In terms of vectors and math, torque is

$$ \tau = \vec{r} \times \vec{F} $$

where $\vec{r}$ is the position of point A relative to the origin.

But $\vec{r}$ can be any point along the line of action, and it won't change the result due to the action of the vector cross product $\times$.

Consider another point a distance $h$ from A, but along the direction vector $\hat{e}$ that is parallel to $\vec{F}$ and take the torque

$$ \require{cancel} \tau =( \vec{r} + h \hat{e} ) \times \vec{F} = \vec{r} \times \vec{F} + h ( \cancel{ \vec{e} \times \vec{F} }) = \vec{r} \times \vec{F} $$

And not to answer your question, if the reference point (the origin) by which torques are measured is on the line of action of the force, then the minimum distance $d$ is zero and torque $|\vec{\tau}|$ is zero also.

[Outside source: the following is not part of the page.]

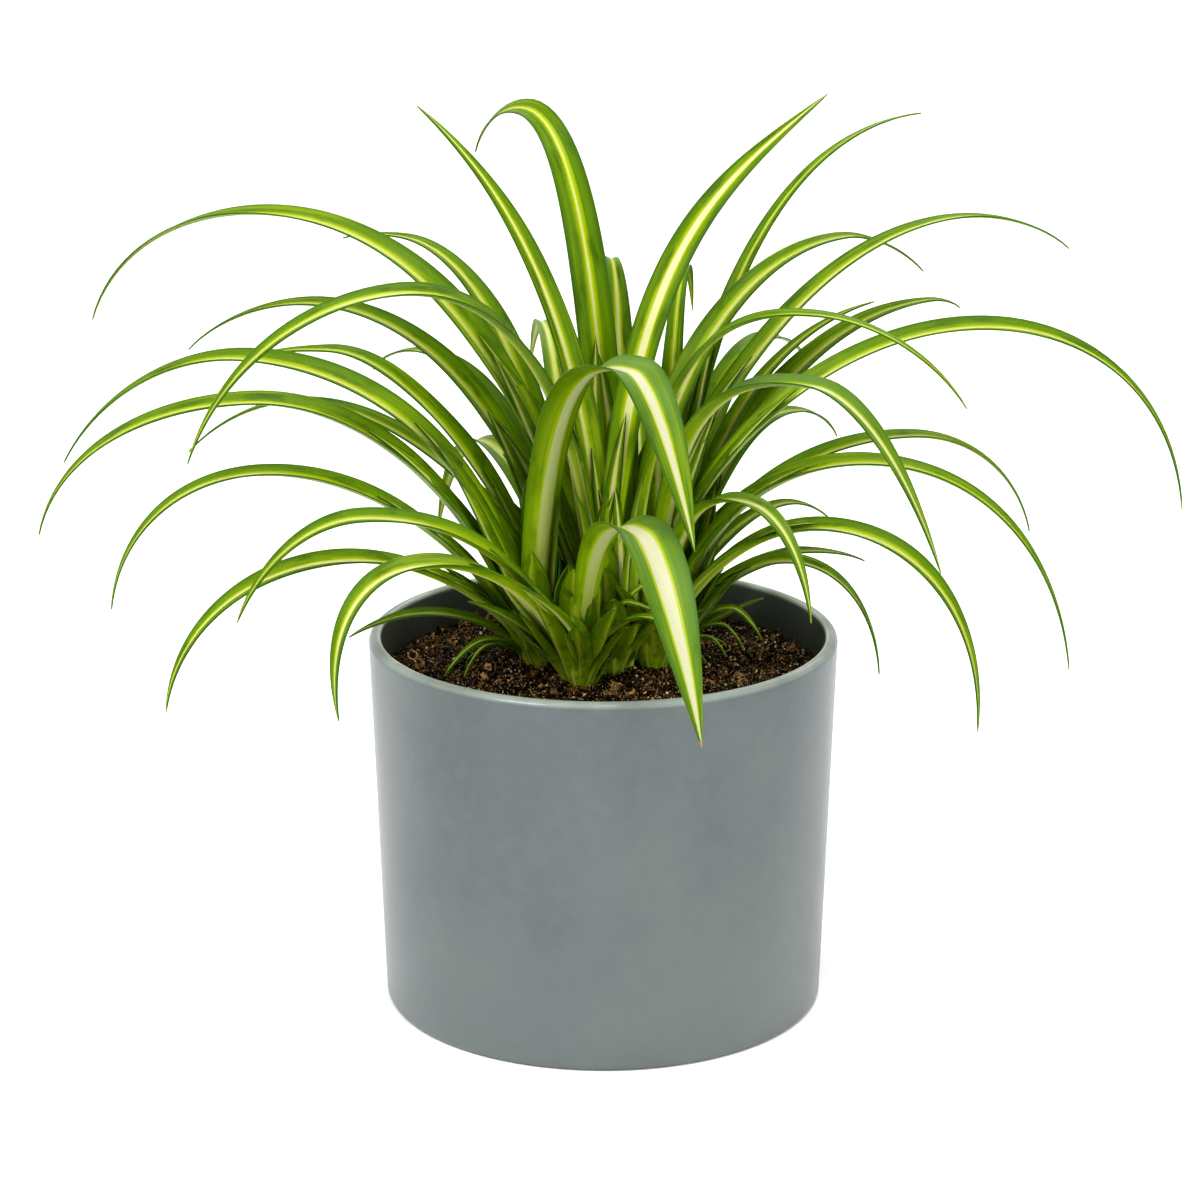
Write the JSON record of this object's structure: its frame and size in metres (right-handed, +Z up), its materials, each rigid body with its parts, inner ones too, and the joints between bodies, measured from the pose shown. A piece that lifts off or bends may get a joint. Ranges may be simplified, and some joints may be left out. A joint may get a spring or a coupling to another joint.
{
  "type": "potted spider plant",
  "caption": "Variegated spider plant with arching striped leaves growing in a plain round cylindrical ceramic pot.",
  "frame": {"origin": "middle of the pot's flat underside", "axes": "+Z up along the pot's axis; -Y towards the plant's front, where the view in the picture was taken from; +X to the right in that view"},
  "size_m": [0.2902, 0.2203, 0.2283],
  "materials": {
    "pot_ceramic": "matt grey glaze",
    "potting_soil": "rough damp soil with bark",
    "pale_sheath": "satin living leaf base",
    "variegated_leaf": "satin living leaf with a cream stripe"
  },
  "bodies": {
    "root": {"pot": "pot_ceramic", "soil": "potting_soil", "shoot_left": "pale_sheath", "shoot_front": "pale_sheath", "shoot_right": "pale_sheath", "shoot_inner": "pale_sheath", "shoot_centre": "pale_sheath", "shoot_back_left": "pale_sheath", "shoot_back_right": "pale_sheath", "leaf_left_06": "variegated_leaf", "leaf_left_07": "variegated_leaf", "leaf_left_09": "variegated_leaf", "leaf_left_11": "variegated_leaf", "leaf_front_01": "variegated_leaf", "leaf_left_10": "variegated_leaf", "leaf_left_12": "variegated_leaf", "leaf_front_02": "variegated_leaf", "leaf_right_08": "variegated_leaf", "leaf_right_10": "variegated_leaf", "leaf_right_11": "variegated_leaf", "leaf_right_12": "variegated_leaf", "leaf_right_14": "variegated_leaf", "leaf_top_03": "variegated_leaf", "leaf_top_01": "variegated_leaf", "leaf_right_05": "variegated_leaf", "leaf_left_01": "variegated_leaf", "leaf_left_03": "variegated_leaf", "leaf_top_02": "variegated_leaf", "leaf_top_04": "variegated_leaf", "leaf_right_02": "variegated_leaf", "leaf_right_03": "variegated_leaf", "leaf_right_07": "variegated_leaf", "leaf_left_02": "variegated_leaf", "leaf_left_04": "variegated_leaf", "leaf_left_05": "variegated_leaf", "leaf_left_08": "variegated_leaf", "leaf_back_01": "variegated_leaf", "leaf_back_02": "variegated_leaf", "leaf_back_03": "variegated_leaf", "leaf_back_04": "variegated_leaf", "leaf_top_05": "variegated_leaf", "leaf_right_01": "variegated_leaf", "leaf_right_04": "variegated_leaf", "leaf_right_06": "variegated_leaf", "leaf_right_09": "variegated_leaf", "leaf_right_15": "variegated_leaf", "leaf_back_05": "variegated_leaf", "leaf_back_06": "variegated_leaf", "leaf_back_07": "variegated_leaf", "leaf_back_08": "variegated_leaf", "leaf_back_09": "variegated_leaf"}
  },
  "joints": []
}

Mathematically point A would be some distance $\vec{r} = h \hat{e}$ from the origin, and as you saw above $\vec{e} \times \vec{F}=-0$ since both vectors are parallel.

You can work the location of the line of action of a force by using the following calculation. In any case, the expression below will yield the point on the line closest to the origin (point B)

$$ \vec{r}_B = \frac{ \vec{F} \times \vec{\tau} }{ \| \vec{F} \|^2 } $$

This is like the reverse of $\vec{\tau} = \vec{r} \times \vec{F}$. It is trivial to show that for $\vec{r}_B=0$, torque $\vec{\tau}=0$ must also be zero. Or in words, for the line of action to pass through the origin, the net torque must be zero.

There is an alternative though when the net torque is parallel to the force. When $\vec{\tau} = h \vec{F}$, with $h$ again being a distance measurement called the pitch, again $\vec{r}_B = 0$.

Answer 5

Keeping strictly to your question, the torque of every point on an axis is constant, and is 0.

Torque $\vec{\tau} = \vec{F} × \vec{r}$, where $\vec{F}$ is the applied linear force and $\vec{r}$ is the perpendicular distance of the point of application from the axis of rotation.

For any point on the axis, $\vec{r}$ is 0, so the torque is 0.